Profit-taking knocks metals in kerb trading
Friday February 13, 12:45 pm ET

LONDON, Feb 13 (Reuters) - Base metals were knocked down during
Friday's London Metal Exchange (LME) kerb session as profit-taking swept the market, although
the long-term trend for further gains remained intact, traders said.
In earlier rings, copper lead the way, hitting an eight-year peak, while lead reached a 7-1/2
year-high. In other metals, aluminium managed a four-year peak, zinc was at its highest for three
years, and tin touched levels unseen for 7-3/4 years.

Such high levels attracted some pre-weekend profit-taking by the close, especially as New
York financial markets are closed on Monday for a public holiday.

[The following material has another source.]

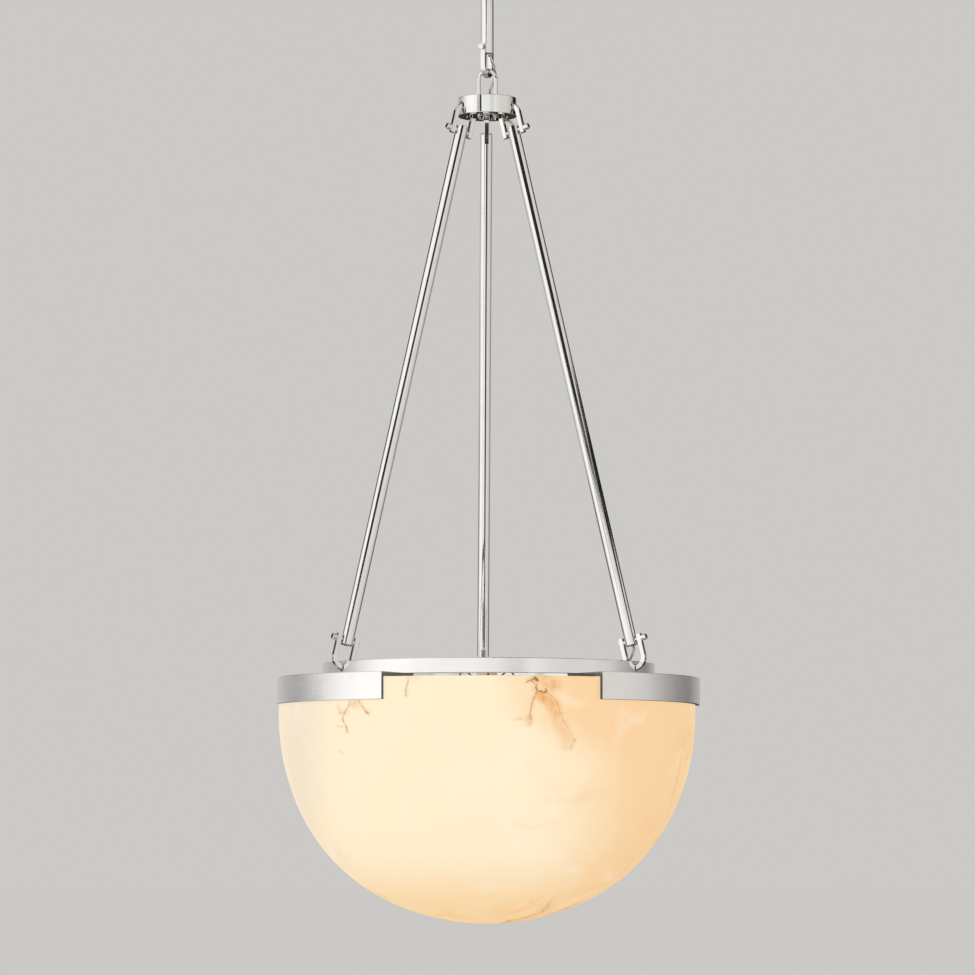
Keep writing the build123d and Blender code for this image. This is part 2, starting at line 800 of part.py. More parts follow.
# Screws through the stone into the skirts, each with a soft washer hollowed to the wall
bowl_screws = []
bowl_washers = []
for angle in rod_angles:
    for side in (-1, 1):
        outward = Plane(
            origin=(0, 0, bowl_screw_level),
            z_dir=spot(angle + side * bowl_screw_sweep / 2, 1, 0, 0),
        )
        head_place = outward.offset(bowl_inside - washer_thickness)
        with BuildPart() as washer:
            with BuildSketch(head_place):
                Circle(washer_diameter / 2)
                Circle(bowl_screw_diameter / 2 + running_clearance, mode=Mode.SUBTRACT)
            extrude(amount=2 * washer_thickness)
            with BuildSketch(Plane.XY.offset(bowl_screw_level - washer_diameter)):
                Circle(bowl_radius + washer_diameter)
                Circle(bowl_inside - shadow_gap, mode=Mode.SUBTRACT)
            extrude(amount=2 * washer_diameter, mode=Mode.SUBTRACT)
        bowl_washers.append(washer)
        bowl_screws.append(
            make_screw(
                head_place,
                bowl_screw_diameter / 2,
                washer_thickness + bowl_wall + bracket_gap + bowl_screw_bite - shadow_gap,
                bowl_screw_head_diameter / 2,
                bowl_screw_head_height,
                screw_head_edge,
            )
        )
save_group(bowl_screws, "bowl_screws")
save_group(bowl_washers, "bowl_washers")

# Lamp plate: a disc on three arms, screwed up under the flanges
with BuildPart() as lamp_plate:
    with BuildSketch(Plane.XY.offset(plate_bottom)):
        Circle(plate_radius)
        for angle in rod_angles:
            arm = spot(angle, plate_arm_reach / 2, 0, 0)
            with Locations(Location((arm.X, arm.Y), angle)):
                Rectangle(plate_arm_reach, plate_arm_width)
        for angle in rod_angles:
            for side in (-1, 1):
                hole = spot(angle, plate_screw_radius, side * plate_screw_spacing / 2, 0)
                with Locations((hole.X, hole.Y)):
                    Circle(bracket_screw_diameter / 2 + fixed_clearance, mode=Mode.SUBTRACT)
        for angle in holder_angles:
            hole = spot(angle, holder_circle_radius, 0, 0)
            with Locations((hole.X, hole.Y)):
                Circle(nipple_radius + fixed_clearance, mode=Mode.SUBTRACT)
    extrude(amount=plate_thickness)
    waist = hypot(plate_radius, plate_arm_width)
    inner_corners = lamp_plate.edges().filter_by(Axis.Z).filter_by(
        lambda e: hypot(e.center().X, e.center().Y) < waist
        and hypot(e.center().X, e.center().Y) > plate_radius - plate_arm_width / 2
    )
    fillet(inner_corners, plate_arm_fillet)
save(lamp_plate, "lamp_plate")

plate_screws = []
for angle in rod_angles:
    for side in (-1, 1):
        foot = spot(angle, plate_screw_radius, side * plate_screw_spacing / 2, plate_bottom)
        plate_screws.append(
            make_screw(
                Plane(origin=foot, z_dir=(0, 0, 1)),
                bracket_screw_diameter / 2,
                plate_screw_length,
                screw_head_diameter / 2,
                screw_head_height,
                screw_head_edge,
            )
        )
save_group(plate_screws, "plate_screws")

# Lamp holders, the hollow nipples that hold them and the bulbs, all pointing down
nipples = []
nipple_nuts = []
for number, angle in enumerate(holder_angles, 1):
    centre = spot(angle, holder_circle_radius, 0, 0)
    with BuildPart() as lamp_holder:
        with BuildSketch(Plane.XY.offset(plate_bottom)):
            with Locations((centre.X, centre.Y)):
                Circle(holder_radius - holder_lip_step)
        extrude(amount=-holder_height)
        with BuildSketch(Plane.XY.offset(holder_bottom)):
            with Locations((centre.X, centre.Y)):
                Circle(holder_radius)
        extrude(amount=holder_lip_height)
        with BuildSketch(Plane.XY.offset(holder_bottom)):
            with Locations((centre.X, centre.Y)):
                Circle(bulb_cap_radius + bulb_cap_gap)
        extrude(amount=bulb_cap_length + over, mode=Mode.SUBTRACT)
        with BuildSketch(Plane.XY.offset(plate_bottom)):
            with Locations((centre.X, centre.Y)):
                Circle(nipple_radius + fixed_clearance)
        extrude(amount=-nipple_proud, mode=Mode.SUBTRACT)
    save(lamp_holder, f"lamp_holder_{number}")

    with BuildPart() as nipple:
        with BuildSketch(Plane.XY.offset(plate_bottom - nipple_proud)):
            with Locations((centre.X, centre.Y)):
                Circle(nipple_radius)
                Circle(nipple_bore_radius, mode=Mode.SUBTRACT)
        extrude(amount=2 * nipple_proud + plate_thickness - nipple_nut_thickness / 2)
    nipples.append(nipple)
    nut_place = Plane(origin=(centre.X, centre.Y, plate_bottom + plate_thickness))
    nipple_nuts.append(
        make_nut(
            nut_place, nipple_nut_width, nipple_nut_thickness, nipple_radius + fixed_clearance
        )
    )

    # The bulb's outline: cap, neck, a tangent cone of the glass and its round end
    cap_top = holder_bottom + bulb_cap_length
    neck_level = holder_bottom - bulb_neck_length
    globe_level = cap_top - bulb_length + bulb_globe_radius
    fall = neck_level - globe_level
    reach = sqrt(fall**2 + bulb_neck_radius**2)
    tangent = radians(90) - (
        atan2(bulb_neck_radius, fall) + radians(90) - atan2(bulb_globe_radius,
        sqrt(reach**2 - bulb_globe_radius**2))
    )
    touch = (bulb_globe_radius * cos(tangent), globe_level + bulb_globe_radius * sin(tangent))
    with BuildPart() as bulb:
        with BuildSketch(Plane(origin=(centre.X, centre.Y, 0), x_dir=(1, 0, 0), z_dir=(0, -1, 0))):
            with BuildLine():
                Polyline(
                    (0, cap_top),
                    (bulb_cap_radius, cap_top),
                    (bulb_cap_radius, holder_bottom),
                    (bulb_neck_radius, neck_level),
                    touch,
                )
                ThreePointArc(
                    touch,
                    (bulb_globe_radius * cos(radians(45)),
                     globe_level - bulb_globe_radius * sin(radians(45))),
                    (0, globe_level - bulb_globe_radius),
                )
                Line((0, globe_level - bulb_globe_radius), (0, cap_top))
            make_face()
        revolve(axis=Axis((centre.X, centre.Y, 0), (0, 0, 1)))
    save(bulb, f"bulb_{number}")
save_group(nipples, "holder_nipples")
save_group(nipple_nuts, "holder_nuts")

# Round terminal box in the middle of the lamp plate, with its cover
plate_top = plate_bottom + plate_thickness
with BuildPart() as terminal_box:
    with BuildSketch(Plane.XY.offset(plate_top)):
        Circle(terminal_radius)
    extrude(amount=terminal_height)
save(terminal_box, "terminal_box")

with BuildPart() as terminal_cover:
    with BuildSketch(Plane.XY.offset(plate_top + terminal_height)):
        Circle(terminal_radius + terminal_edge)
    extrude(amount=terminal_cover_height)
    fillet(terminal_cover.faces().sort_by(Axis.Z)[-1].edges(), terminal_cover_edge)
save(terminal_cover, "terminal_cover")

# Mains cable. From the supply terminal it runs down inside the stem.
mouth = spot(loop_angle, cable_offset, 0, stem_end + cable_join_depth)
stem_cable_points = [
    mouth,
    Vector(3.4, -2.2, -240),
    Vector(1.8, -3.3, -160),
    Vector(0.3, -3.6, -90),
    Vector(0.0, -4.0, -48),
    Vector(0.0, -3.8, -28),
    Vector(0.0, -1.6, -16.5),
    Vector(0.0, 4.0, -10.4),
    Vector(0.0, 11.5, -9.2),
    Vector(0.0, 18.5, -11.6),
    Vector(0.0, 24.3, -15.2),
    Vector(0.0, supply_block_offset - cable_sleeve_gap, -16.2),
]
save(make_cable(stem_cable_points, cable_diameter, "cable_stem"), "cable_stem")


# A point beside the top link: aside along the loop's plane, behind it, and below the stem's end.
def link_spot(aside, behind, below):
    return spot(loop_angle, aside, behind, stem_end - below)


hub_drop = stem_end - hub_top
link_cable_points = [
    mouth + Vector(0, 0, -cable_sleeve_gap),
    link_spot(4.7, 0.6, 7),
    link_spot(8.7, 4.8, 19),
    link_spot(8.4, 6.3, 29),
    link_spot(3.3, 6.4, 40),
    link_spot(0.3, 6.1, 49),
    Vector(cable_entry.X, cable_entry.Y, hub_top + cable_sleeve_gap),
]
save(make_cable(link_cable_points, cable_diameter, "cable_link"), "cable_link")

# Inside the hub it bends out to the wired rod's open end.
wired = rod_angles[rod_names.index(wired_rod)]
wired_upper = shackle_frame(wired, upper_bend_radius, upper_bend_level, rod_tilt, False)
wired_lower = shackle_frame(wired, lower_bend_radius, lower_bend_level, rod_tilt, True)
rod_mouth = shackle_reach - pin_edge_distance


# A point on the cable's line in the wired rod, so far inside that end of the rod.
def rod_spot(frame, beyond):
    side = -1 if frame is wired_lower else 1
    return frame.from_local_coords((0, rod_mouth + beyond, side * cable_offset))


hub_cable_points = [
    Vector(cable_entry.X, cable_entry.Y, hub_top),
    Vector(2.5, 5.5, stem_end - 63.5),
    Vector(5.5, 4.0, stem_end - 71),
    Vector(12.5, 0.4, stem_end - 77),
    spot(wired, 22.5, 5.7, stem_end - 82),
    spot(wired, 30.5, 4.8, stem_end - 86),
    rod_spot(wired_upper, -2),
    rod_spot(wired_upper, cable_join_depth),
]
save(make_cable(hub_cable_points, cable_diameter, "cable_hub"), "cable_hub")

# Straight through the rod
with BuildPart() as cable_rod:
    start = rod_spot(wired_upper, cable_join_depth + cable_sleeve_gap)
    end = rod_spot(wired_lower, cable_join_depth + cable_sleeve_gap)
    with BuildSketch(Plane(origin=start, z_dir=end - start)):
        Circle(cable_radius)
    extrude(amount=(end - start).length)
save(cable_rod, "cable_rod")

# Out of the rod's lower end and over the ring's foot. Each step goes in by a share of the foot's
# width, aside by one of the cable's offset, and down by one of the way to the lamp plate's arm.
cable_floor = plate_top + cable_radius + shadow_gap
drop_shares = (
    (0.28, 1.21, -0.16),
    (0.61, 1.35, 0.17),
    (1.06, 1.21, 0.39),
    (1.53, 0.79, 0.61),
    (2.0, 0.37, 0.81),
    (2.58, 0.09, 1.0),
)
# Along the arm: shares of the way in, of the offset aside, and of the cable's radius up
arm_shares = (
    (0.22, 0.21, 0.07),
    (0.52, -0.21, 0.0),
    (0.79, 0.14, 0.07),
    (1.0, 0.09, 0.93),
)
arm_end_share = 3.0
terminal_step_shares = (1.83, 0.93)
foot_start = lower_bend_radius - drop_shares[-1][0] * ring_foot_width
arm_run = foot_start - arm_end_share * terminal_radius

drop_points = [rod_spot(wired_lower, cable_join_depth), rod_spot(wired_lower, -rod_mouth_step)]
for inward, aside, down in drop_shares:
    level = lower_bend_level + down * (cable_floor - lower_bend_level)
    drop_points.append(
        spot(wired, lower_bend_radius - inward * ring_foot_width, aside * cable_offset, level)
    )
for inward, aside, up in arm_shares:
    level = cable_floor + up * cable_radius
    drop_points.append(spot(wired, foot_start - inward * arm_run, aside * cable_offset, level))
drop_points += [
    spot(wired, terminal_step_shares[0] * terminal_radius, 0,
         plate_top + terminal_step_shares[1] * terminal_way_height),
    spot(wired, terminal_radius + cable_sleeve_gap, 0, plate_top + terminal_way_height),
]
save(make_cable(drop_points, cable_diameter, "cable_drop"), "cable_drop")

# Leads from the terminal box into the holders' nipples
lamp_leads = []
for angle in holder_angles:
    lead_points = [
        spot(angle, terminal_radius + cable_sleeve_gap, 0, plate_top + terminal_way_height),
        spot(angle, 18.5, 0.6, plate_top + 6.3),
        spot(angle, 25, 1.2, plate_top + 13),
        spot(angle, 31.5, 0.8, plate_top + 16),
        spot(angle, 37.2, -0.2, plate_top + 12.5),
        spot(angle, holder_circle_radius, 0, plate_top + 5.5),
        spot(angle, holder_circle_radius, 0.1, plate_top - 1),
    ]
    lamp_leads.append(make_cable(lead_points, lead_diameter, "lamp_lead"))
save_group(lamp_leads, "lamp_leads")

print("stem pin level", stem_pin_level, "loop axis level", loop_axis_level)
print("hub top", hub_top, "hub hole", hub_hole_level, "upper bend", upper_bend_level)
print("lower bend", lower_bend_level, "tilt", degrees(rod_tilt), "rod length", rod_length)
print("ring top", ring_top, "flange top", flange_top, "rim", rim_level, "bottom", bowl_bottom)
for label, frame in (("upper", wired_upper), ("lower", wired_lower)):
    print(label, "pin centre", frame.from_local_coords((0, shackle_reach, 0)), frame.x_dir)
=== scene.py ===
from math import atan2, cos, hypot, pi, radians, sin, sqrt, tau

import bmesh
import bpy
from mathutils import Matrix, Vector


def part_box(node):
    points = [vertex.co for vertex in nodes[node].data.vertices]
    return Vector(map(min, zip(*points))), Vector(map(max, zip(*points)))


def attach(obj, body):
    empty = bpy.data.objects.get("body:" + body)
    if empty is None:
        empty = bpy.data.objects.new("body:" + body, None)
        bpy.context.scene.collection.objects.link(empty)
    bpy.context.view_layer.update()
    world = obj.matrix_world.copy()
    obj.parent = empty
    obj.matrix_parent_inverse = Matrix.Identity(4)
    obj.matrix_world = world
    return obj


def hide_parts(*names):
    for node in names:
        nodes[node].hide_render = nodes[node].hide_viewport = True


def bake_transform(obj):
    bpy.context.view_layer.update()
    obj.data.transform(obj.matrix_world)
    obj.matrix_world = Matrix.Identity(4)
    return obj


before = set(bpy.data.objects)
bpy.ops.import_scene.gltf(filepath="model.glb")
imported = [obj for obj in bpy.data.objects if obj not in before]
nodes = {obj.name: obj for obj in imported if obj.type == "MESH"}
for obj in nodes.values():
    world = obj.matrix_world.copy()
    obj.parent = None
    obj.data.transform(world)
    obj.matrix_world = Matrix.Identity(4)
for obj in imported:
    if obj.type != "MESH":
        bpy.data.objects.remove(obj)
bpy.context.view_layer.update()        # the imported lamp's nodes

rods = ("back", "left", "right")
print("frame loaded with", len(nodes), "nodes")


# Shader maths: a Wire is one socket, and sums of wires add their own nodes
class Wire:
    def __init__(self, sheet, socket):
        self.sheet = sheet
        self.socket = socket

    def math(self, operation, *values, clamp=False):
        return self.sheet.math(operation, self, *values, clamp=clamp)

    def __add__(self, other):
        return self.math("ADD", other)

    def __sub__(self, other):
        return self.math("SUBTRACT", other)

    def __rsub__(self, other):
        return self.sheet.math("SUBTRACT", other, self)

    def __mul__(self, other):
        return self.math("MULTIPLY", other)

    def __truediv__(self, other):
        return self.math("DIVIDE", other)

    def __neg__(self):
        return self.math("MULTIPLY", -1.0)

    def __abs__(self):
        return self.math("ABSOLUTE")

    __radd__ = __add__
    __rmul__ = __mul__

    def least(self, other):
        return self.math("MINIMUM", other)

    def most(self, other):
        return self.math("MAXIMUM", other)

    def smooth(self, low, high, start=0.0, end=1.0):     # a soft step from start to end
        return self.sheet.node("MapRange", {"interpolation_type": "SMOOTHSTEP"},
                               {0: self, 1: low, 2: high, 3: start, 4: end})

    def band(self, centre, half, soft):                  # one inside the band, zero outside
        return 1.0 - abs(self - centre).smooth(half, half + soft)

    def other(self, output):                             # another output of the same node
        return Wire(self.sheet, self.socket.node.outputs[output])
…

"I think people were concerned that things were getting a bit overcooked, particularly with
the States closed on Monday," a trader said.
The dollar, which had weakened earlier on Friday to just below an all-time low against the
euro, rebounded after a wave of profit-taking in the single currency.
"The euro eased, which also had a dampening effect, but copper would need to lose more like
$200 a tonne to say the trend is reversing -- the longer term trend remains up," he added.
However, traders said that steep dips would be bought despite profit-taking and corrective
sales.
Copper (MCU3) peaked at just under $2,730 in early afternoon trading, with kerb ring business
ending at $2,691 an $11 loss from Thursday's kerb.
"The market appears comfortable around $2,700 and we think this will stabilise in the coming
sessions," the trader said.
Analysts earlier noted that the market was ripe for a correction, as the current rally had
added more than $700, or nearly 40 percent, to prices in just over two months.
"...any correction we think will come in the form of a short period of consolidation, rather
than a price fall," Ingrid Sternby of Barclays Capital said.
Fundamentally, copper's supply worries were further deepened by overnight news that Indonesia's
Batu Hijau mine, Asia's second-largest copper miner, will reduce output of copper-in-concentrate
by between five and 13 percent this year.
Aluminium (MAL3) was unchanged at $1,720, and may now consolidate between $1,710 and $1,730.
Forward producer selling emerged in recent sessions, keeping prices in check.
In other metals, nickel (MNI3) eased $50 to $15,400.
Zinc (MZN3) lost $5 to $1,097, but lead (MPB3) was $8 higher at $855. Tin (MSN3) was last
indicated at $6,710 -- a high last seen in August 1995 versus a previous $6,620.